Below is a listing; restate from it, character for character, the lines beginning at the line holding "hide_parts(node)" and ending at the line holding "CAMERA_TURN = (54.611, -1.418, 37.197)", both included.
## Begin
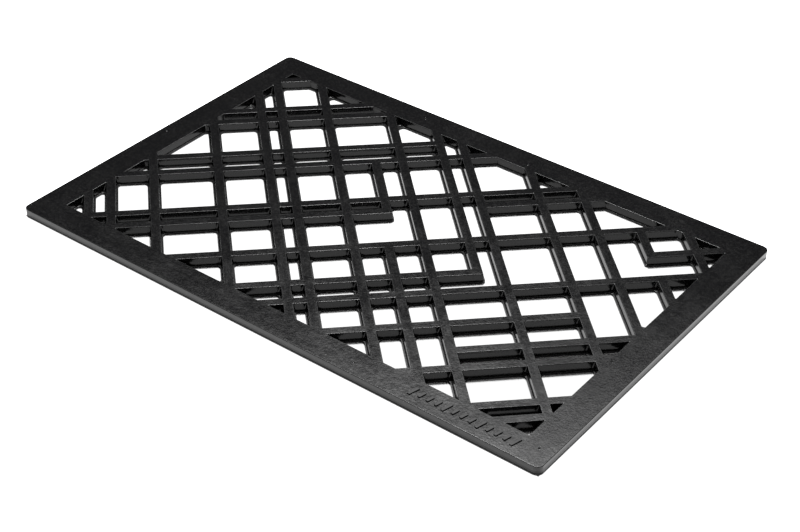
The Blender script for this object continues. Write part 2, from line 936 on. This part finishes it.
def make_grain_group():
    """Fine mould grain, slower ripple and cloudy mottling of moulded rubber."""
    group, entry, leave = new_group(
        "rubber_grain",
        (("Place", "NodeSocketVector"),),
        (("Height", "NodeSocketFloat"), ("Mottle", "NodeSocketFloat"), ("Speckle", "NodeSocketFloat")),
    )
    place = entry.outputs["Place"]
    fine = add_noise(group, place, scale=1100.0, detail=3.0, roughness=0.6)
    coarse = add_noise(group, place, scale=300.0, detail=3.0, roughness=0.6)
    ripple = add_noise(group, place, scale=70.0, detail=2.0)
    cloud = add_noise(group, place, scale=16.0, detail=3.0, roughness=0.6)
    patch = add_noise(group, place, scale=180.0, detail=4.0, roughness=0.7)
    height = add_math(group, "MULTIPLY_ADD", fine, 0.30, add_math(group, "MULTIPLY", coarse, 1.6))
    height = add_math(group, "MULTIPLY_ADD", ripple, 1.2, height)
    mottle = add_math(group, "MULTIPLY_ADD", cloud, 0.40, add_math(group, "MULTIPLY", patch, 0.60))
    group.links.new(height, leave.inputs["Height"])
    group.links.new(mottle, leave.inputs["Mottle"])
    group.links.new(add_range(group, coarse, 0.50, 0.61, 0.0, 1.0), leave.inputs["Speckle"])
    return group


def make_streak_group():
    """Faint smears along the length of a member, and the tool lines around its walls."""
    group, entry, leave = new_group(
        "rubber_streaks",
        (("Place", "NodeSocketVector"), ("Turn", "NodeSocketVector")),
        (("Streak", "NodeSocketFloat"), ("Brush Lines", "NodeSocketFloat"),
         ("Tool Lines", "NodeSocketFloat")),
    )
    turn = group.nodes.new("ShaderNodeVectorRotate")
    turn.rotation_type = "EULER_XYZ"
    group.links.new(entry.outputs["Place"], turn.inputs["Vector"])
    group.links.new(entry.outputs["Turn"], turn.inputs["Rotation"])
    smears = group.nodes.new("ShaderNodeVectorMath")
    smears.operation = "MULTIPLY"
    smears.inputs[1].default_value = (7.0, 150.0, 30.0)
    group.links.new(turn.outputs["Vector"], smears.inputs[0])
    streak = add_noise(group, smears.outputs["Vector"], scale=1.0, detail=4.0, roughness=0.62)
    group.links.new(add_range(group, streak, 0.35, 0.68, 0.0, 1.0), leave.inputs["Streak"])
    brush = group.nodes.new("ShaderNodeVectorMath")
    brush.operation = "MULTIPLY"
    brush.inputs[1].default_value = (22.0, 1100.0, 60.0)
    group.links.new(turn.outputs["Vector"], brush.inputs[0])
    brushed = add_noise(group, brush.outputs["Vector"], scale=1.0, detail=3.0, roughness=0.6)
    group.links.new(brushed, leave.inputs["Brush Lines"])
    lines = group.nodes.new("ShaderNodeVectorMath")
    lines.operation = "MULTIPLY"
    lines.inputs[1].default_value = (9.0, 9.0, 620.0)
    group.links.new(entry.outputs["Place"], lines.inputs[0])
    line = add_noise(group, lines.outputs["Vector"], scale=1.0, detail=2.0, roughness=0.5)
    group.links.new(line, leave.inputs["Tool Lines"])
    return group


def make_wear_group():
    """Where edges are rubbed smooth and where dust settles."""
    group, entry, leave = new_group(
        "rubber_wear",
        (("Edge", "NodeSocketFloat"), ("Crease", "NodeSocketFloat"), ("Mottle", "NodeSocketFloat")),
        (("Rubbed", "NodeSocketFloat"), ("Dust", "NodeSocketFloat")),
    )
    patchy = add_range(group, entry.outputs["Mottle"], 0.38, 0.6, 0.45, 1.0)
    rubbed = add_math(group, "MULTIPLY", entry.outputs["Edge"], patchy, clamp=True)
    dust = add_math(group, "MULTIPLY", entry.outputs["Crease"], patchy, clamp=True)
    group.links.new(rubbed, leave.inputs["Rubbed"])
    group.links.new(dust, leave.inputs["Dust"])
    return group


def add_group(tree, group, **sources):
    node = tree.nodes.new("ShaderNodeGroup")
    node.node_tree = group
    for label, source in sources.items():
        tree.links.new(source, node.inputs[label])
    return node


def mask_of(tree, name):
    node = tree.nodes.new("ShaderNodeAttribute")
    node.attribute_name = name
    return node.outputs["Fac"]


def make_rubber(name, turn, brush, matt=0.0):
    """Black rubber: turn sets its smears' direction, brush their depth, matt dulls its sheen."""
    material = bpy.data.materials.new(name)
    material.use_nodes = True
    tree = material.node_tree
    shader = tree.nodes["Principled BSDF"]
    place = tree.nodes.new("ShaderNodeTexCoord").outputs["Object"]
    grain = add_group(tree, GRAIN, Place=place)
    streaks = add_group(tree, STREAKS, Place=place)
    streaks.inputs["Turn"].default_value = (0.0, 0.0, turn)
    wear = add_group(
        tree, WEAR,
        Edge=mask_of(tree, "edge_mask"),
        Crease=mask_of(tree, "crease_mask"),
        Mottle=grain.outputs["Mottle"],
    )
    facing = tree.nodes.new("ShaderNodeSeparateXYZ")
    tree.links.new(tree.nodes.new("ShaderNodeNewGeometry").outputs["Normal"], facing.inputs["Vector"])
    wall = add_range(tree, facing.outputs["Z"], 0.85, 0.25, 0.0, 1.0)
    cloudy = add_range(tree, grain.outputs["Mottle"], 0.40, 0.66, 0.0, CLOUD_SHARE)
    colour = add_colour_mix(tree, cloudy, RUBBER_COLOUR, RUBBER_WORN)
    smeared = add_math(tree, "MULTIPLY", streaks.outputs["Streak"], SMEAR_SHARE)
    colour = add_colour_mix(tree, smeared, colour, RUBBER_WORN)
    rubbed = add_math(tree, "MULTIPLY", wear.outputs["Rubbed"], RUBBED_SHARE)
    colour = add_colour_mix(tree, rubbed, colour, RUBBER_WORN)
    specks = add_math(tree, "MULTIPLY", grain.outputs["Speckle"], SPECK_SHARE)
    colour = add_colour_mix(tree, specks, colour, RUBBER_DUSTY)
    dusty = add_math(tree, "MULTIPLY", wear.outputs["Dust"], DUST_SHARE)
    colour = add_colour_mix(tree, dusty, colour, RUBBER_DUSTY)
    scored = add_range(tree, streaks.outputs["Tool Lines"], 0.50, 0.66, 0.0, SCORE_SHARE)
    colour = add_colour_mix(tree, add_math(tree, "MULTIPLY", scored, wall), colour, RUBBER_DUSTY)
    rough = add_range(
        tree, grain.outputs["Mottle"],
        0.36, 0.64, DULL_ROUGHNESS + matt, GLOSSY_ROUGHNESS + matt,
    )
    rough = add_math(tree, "MULTIPLY_ADD", streaks.outputs["Streak"], SMEAR_ROUGHNESS, rough)
    rough = add_math(tree, "MULTIPLY_ADD", wall, WALL_ROUGHNESS, rough)
    rough = add_math(tree, "MULTIPLY_ADD", wear.outputs["Rubbed"], RUBBED_ROUGHNESS, rough)
    rough = add_math(tree, "MULTIPLY_ADD", wear.outputs["Dust"], DUST_ROUGHNESS, rough, clamp=True)
    lines = add_math(tree, "MULTIPLY", streaks.outputs["Tool Lines"], wall)
    brushed = add_math(
        tree, "MULTIPLY_ADD", streaks.outputs["Brush Lines"], brush, grain.outputs["Height"]
    )
    level = add_range(tree, wall, 0.0, 1.0, 1.0, WALL_GRAIN_SHARE)
    faded = add_math(tree, "MULTIPLY", brushed, level)
    height = add_math(tree, "MULTIPLY_ADD", lines, SCORE_HEIGHT, faded)
    bump = tree.nodes.new("ShaderNodeBump")
    bump.inputs["Strength"].default_value = GRAIN_STRENGTH
    bump.inputs["Distance"].default_value = GRAIN_DEPTH
    tree.links.new(height, bump.inputs["Height"])
    tree.links.new(colour, shader.inputs["Base Color"])
    tree.links.new(rough, shader.inputs["Roughness"])
    tree.links.new(bump.outputs["Normal"], shader.inputs["Normal"])
    specular = add_range(tree, wall, 0.0, 1.0, TOP_SPECULAR, WALL_SPECULAR)
    tree.links.new(specular, shader.inputs["Specular IOR Level"])
    shader.inputs["IOR"].default_value = RUBBER_IOR
    return material


GRAIN = make_grain_group()
STREAKS = make_streak_group()
WEAR = make_wear_group()
RAIL_RUBBER = make_rubber("rail_rubber", 0.0, RAIL_BRUSH)
SIDE_RAIL_RUBBER = make_rubber("side_rail_rubber", math.radians(90), RAIL_BRUSH)
TICK_RUBBER = make_rubber("tick_rubber", 0.0, RAIL_BRUSH, TICK_MATT)
RISING_RUBBER = make_rubber("rising_bar_rubber", math.radians(-45), RISING_BRUSH)
FALLING_RUBBER = make_rubber("falling_bar_rubber", math.radians(45), FALLING_BRUSH)


def finish_piece(item, material):
    item.data.materials.append(material)
    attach(item, "root")


for node, item in split_skin(build_skin()).items():
    if node.startswith("rising"):
        finish_piece(item, RISING_RUBBER)
    elif node.startswith("falling"):
        finish_piece(item, FALLING_RUBBER)
    elif node in ("rail_left", "rail_right"):
        finish_piece(item, SIDE_RAIL_RUBBER)
    else:
        finish_piece(item, RAIL_RUBBER)
    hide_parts(node)
finish_piece(build_ticks(), TICK_RUBBER)


# ---------------------------------------------------------------- floor, light and camera

FLOOR_REACH = 40.0
FLOOR_DROP = 0.3 * MM
FLOOR_WHITE = (0.93, 0.93, 0.93, 1.0)
FLOOR_ROUGHNESS = 0.9
FLOOR_GLOW = 1.12
GLOW_SETBACK = 2 * MM
CAMERA_LENS = 76.67
CAMERA_PLACE = (1.2119, -1.6378, 1.3934)
CAMERA_TURN = (54.611, -1.418, 37.197)


def make_floor():
    """White floor. It glows around the mat, and inside the border only the lights show it."""
    level = FLOOR_LEVEL - FLOOR_DROP
    sides = ((-1, -1), (1, -1), (1, 1), (-1, 1))
    corners = [Vector((x * FLOOR_REACH, y * FLOOR_REACH, level)) for x, y in sides]
    floor = add_mesh_object("studio_floor", corners, [(0, 1, 2, 3)])
    material = bpy.data.materials.new("white_studio_floor")
    material.use_nodes = True
    tree = material.node_tree
    shader = tree.nodes["Principled BSDF"]
    shader.inputs["Base Color"].default_value = FLOOR_WHITE
    shader.inputs["Roughness"].default_value = FLOOR_ROUGHNESS
    shader.inputs["Specular IOR Level"].default_value = 0.1
    shader.inputs["Emission Color"].default_value = (1.0, 1.0, 1.0, 1.0)
    parts = tree.nodes.new("ShaderNodeSeparateXYZ")
    tree.links.new(tree.nodes.new("ShaderNodeTexCoord").outputs["Object"], parts.inputs["Vector"])
    past_x = add_math(tree, "GREATER_THAN", add_math(tree, "ABSOLUTE", parts.outputs["X"]),
                      HALF_LENGTH - GLOW_SETBACK)
    past_y = add_math(tree, "GREATER_THAN", add_math(tree, "ABSOLUTE", parts.outputs["Y"]),
                      HALF_WIDTH - GLOW_SETBACK)
    outside = add_math(tree, "MAXIMUM", past_x, past_y)
    glow = add_math(tree, "MULTIPLY", outside, FLOOR_GLOW)
    tree.links.new(glow, shader.inputs["Emission Strength"])
    floor.data.materials.append(material)


def add_softbox(name, azimuth, elevation, distance, size, power):
    """A soft panel facing the mat. Azimuth turns from the back towards the right."""
    turn, tilt = math.radians(azimuth), math.radians(elevation)
    towards = Vector((math.sin(turn) * math.cos(tilt), math.cos(turn) * math.cos(tilt), math.sin(tilt)))
    light = bpy.data.lights.new(name, "AREA")
    light.shape = "RECTANGLE"
    light.size, light.size_y = size
    light.energy = power
    item = bpy.data.objects.new(name, light)
    item.location = towards * distance
    item.rotation_euler = towards.to_track_quat("Z", "Y").to_euler()
    bpy.context.scene.collection.objects.link(item)


def set_world(brightness):
    world = bpy.data.worlds.new("dim_room")
    world.use_nodes = True
    background = world.node_tree.nodes["Background"]
    background.inputs["Color"].default_value = (1.0, 1.0, 1.0, 1.0)
    background.inputs["Strength"].default_value = brightness
    bpy.context.scene.world = world


def add_camera():
    lens = bpy.data.cameras.new("viewing_camera")
    lens.lens = CAMERA_LENS
    lens.sensor_width = 36.0
    lens.clip_end = 200.0
    item = bpy.data.objects.new("viewing_camera", lens)
    item.location = CAMERA_PLACE
    item.rotation_euler = [math.radians(angle) for angle in CAMERA_TURN]
    bpy.context.scene.collection.objects.link(item)
    bpy.context.scene.camera = item


make_floor()
set_world(brightness=0.03)
add_softbox(
    "wide_back_softbox",
    azimuth=-38.0, elevation=63.5, distance=3.0, size=(2.2, 2.0), power=31.0,
)
add_softbox(
    "high_key_softbox",
    azimuth=-35.0, elevation=65.0, distance=3.0, size=(0.40, 0.40), power=101.0,
)
add_camera()
bpy.context.scene.view_settings.view_transform = "Standard"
## End
▶ [SOLUTION TO THIS TASK]
    hide_parts(node)
finish_piece(build_ticks(), TICK_RUBBER)


# ---------------------------------------------------------------- floor, light and camera

FLOOR_REACH = 40.0
FLOOR_DROP = 0.3 * MM
FLOOR_WHITE = (0.93, 0.93, 0.93, 1.0)
FLOOR_ROUGHNESS = 0.9
FLOOR_GLOW = 1.12
GLOW_SETBACK = 2 * MM
CAMERA_LENS = 76.67
CAMERA_PLACE = (1.2119, -1.6378, 1.3934)
CAMERA_TURN = (54.611, -1.418, 37.197)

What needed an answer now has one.